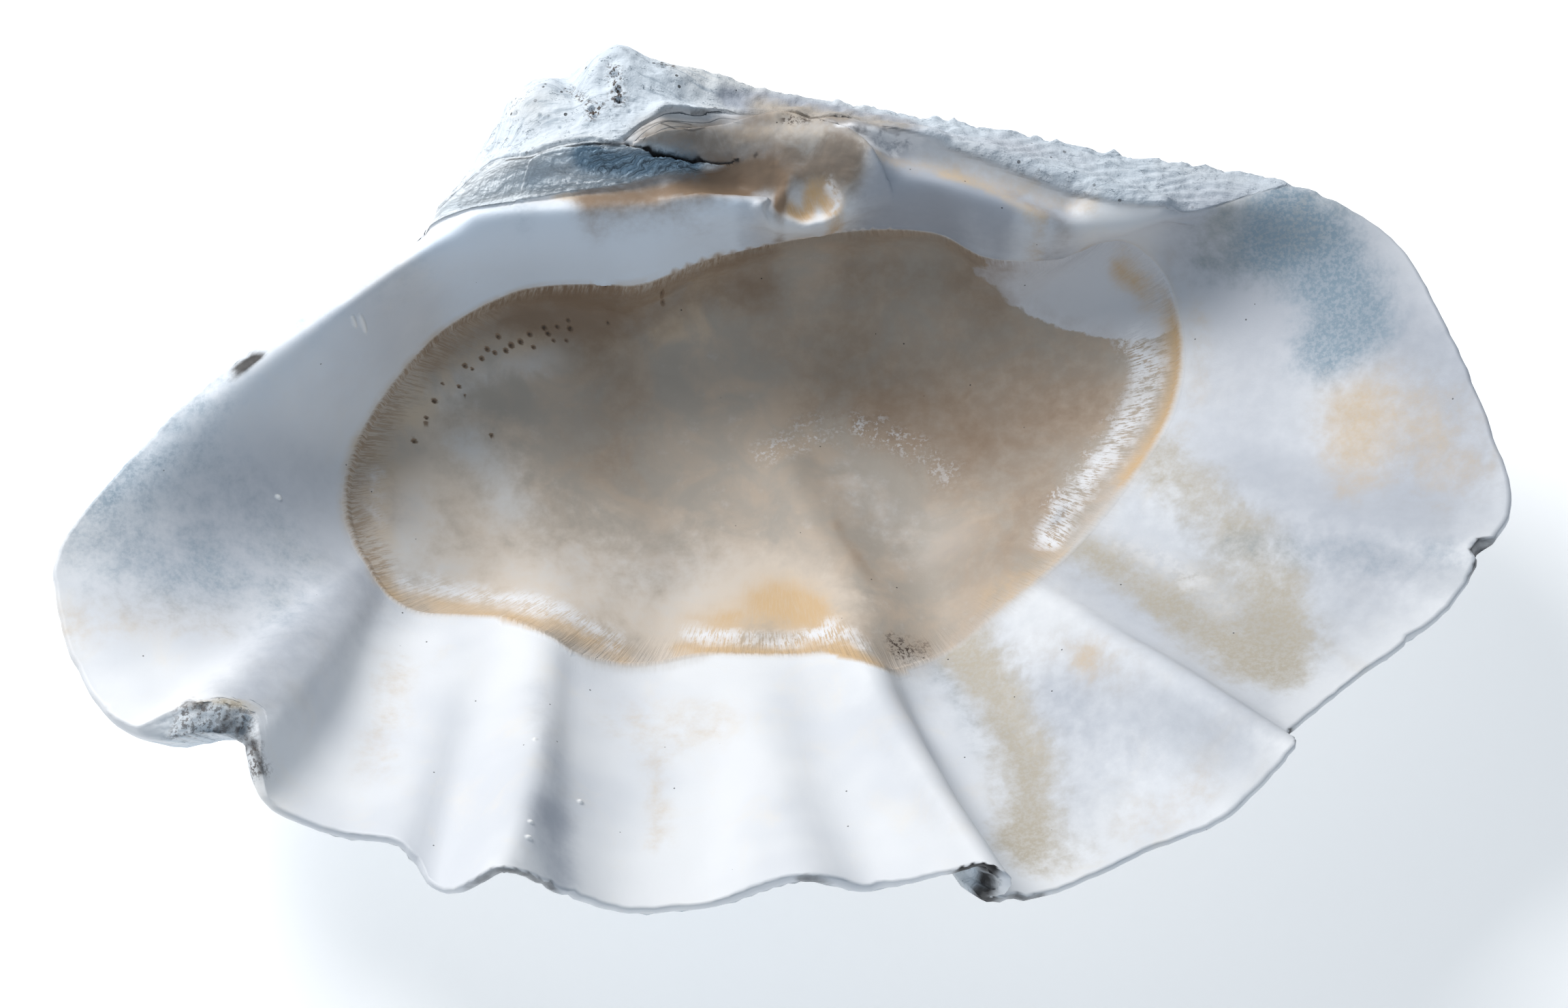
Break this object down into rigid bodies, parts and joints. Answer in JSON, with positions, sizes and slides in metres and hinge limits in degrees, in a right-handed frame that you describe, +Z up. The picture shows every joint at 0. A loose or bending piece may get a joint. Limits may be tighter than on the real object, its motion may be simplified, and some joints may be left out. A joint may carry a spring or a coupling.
{
  "type": "giant clam shell",
  "caption": "Single giant clam valve lying hollow side up: fluted margin, deep porcelain-white hollow, thick hinge and chalky umbo.",
  "frame": {"origin": "middle of the bounding box's bottom face, on the surface the shell rests on", "axes": "+X along the hinge towards the right end seen from the open margin, +Y from the fluted margin towards the umbo, +Z up out of the hollow"},
  "size_m": [0.7432, 0.4876, 0.1923],
  "materials": {
    "shell": "porcelain-white inside with a soft gloss and tan stains, matt chalky grey-white outside"
  },
  "bodies": {
    "root": {"valve": "shell"}
  },
  "joints": []
}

--------------------------------

*Work to complete:* Reproduce all data above, unchanged.

*Solution:*
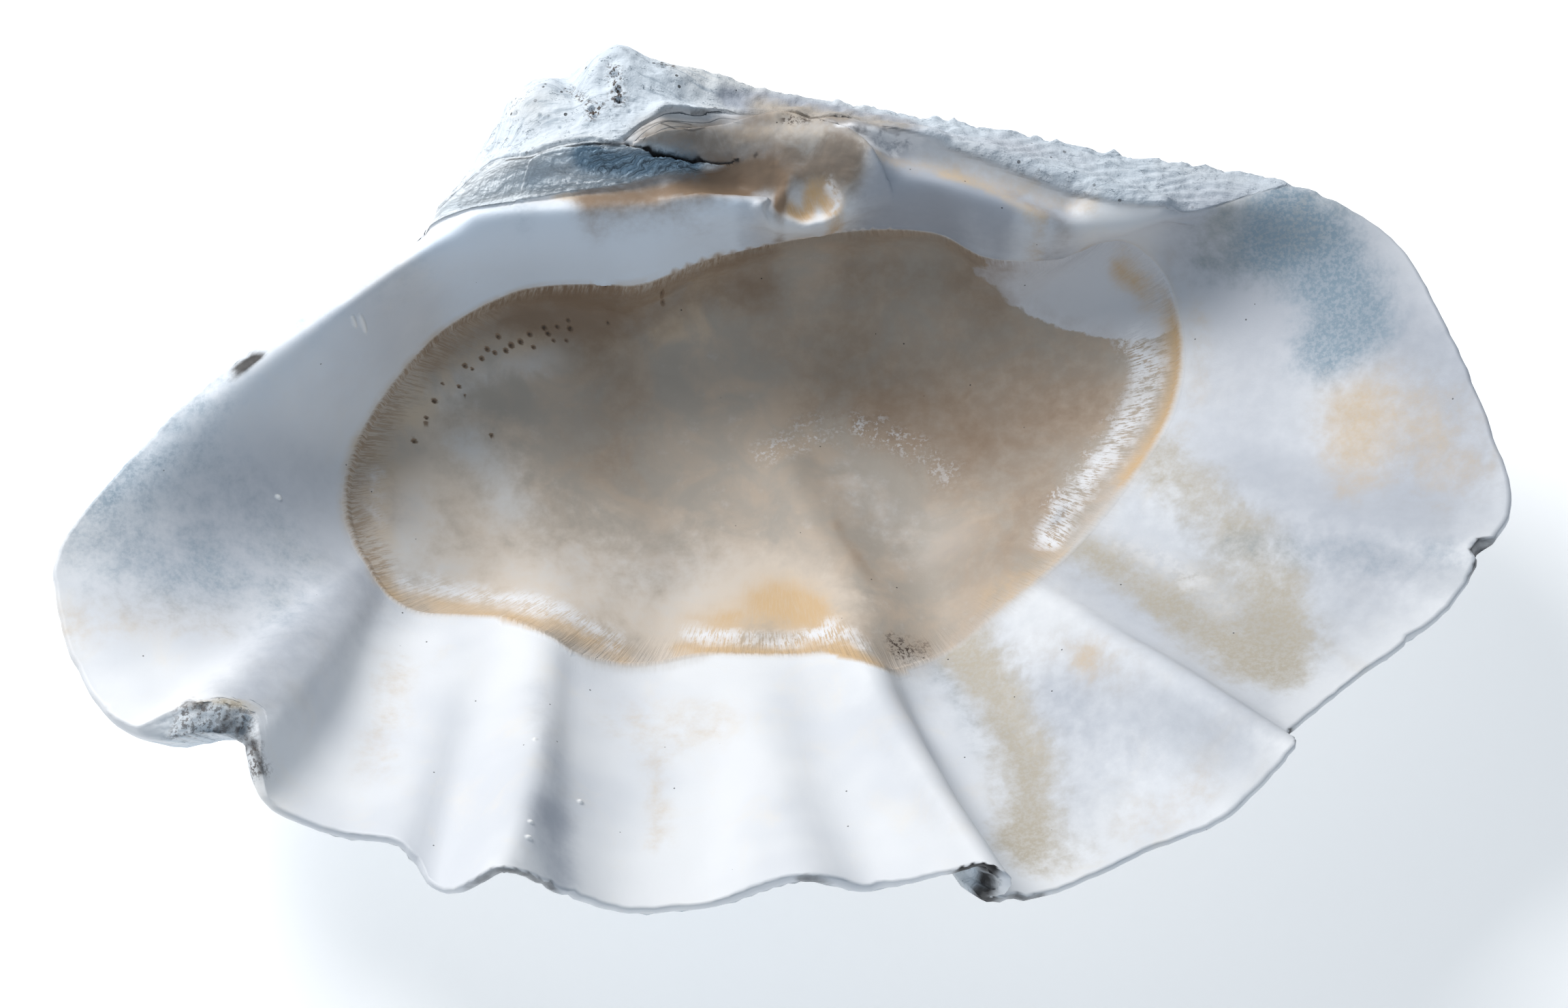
Break this object down into rigid bodies, parts and joints. Answer in JSON, with positions, sizes and slides in metres and hinge limits in degrees, in a right-handed frame that you describe, +Z up. The picture shows every joint at 0. A loose or bending piece may get a joint. Limits may be tighter than on the real object, its motion may be simplified, and some joints may be left out. A joint may carry a spring or a coupling.
{
  "type": "giant clam shell",
  "caption": "Single giant clam valve lying hollow side up: fluted margin, deep porcelain-white hollow, thick hinge and chalky umbo.",
  "frame": {"origin": "middle of the bounding box's bottom face, on the surface the shell rests on", "axes": "+X along the hinge towards the right end seen from the open margin, +Y from the fluted margin towards the umbo, +Z up out of the hollow"},
  "size_m": [0.7432, 0.4876, 0.1923],
  "materials": {
    "shell": "porcelain-white inside with a soft gloss and tan stains, matt chalky grey-white outside"
  },
  "bodies": {
    "root": {"valve": "shell"}
  },
  "joints": []
}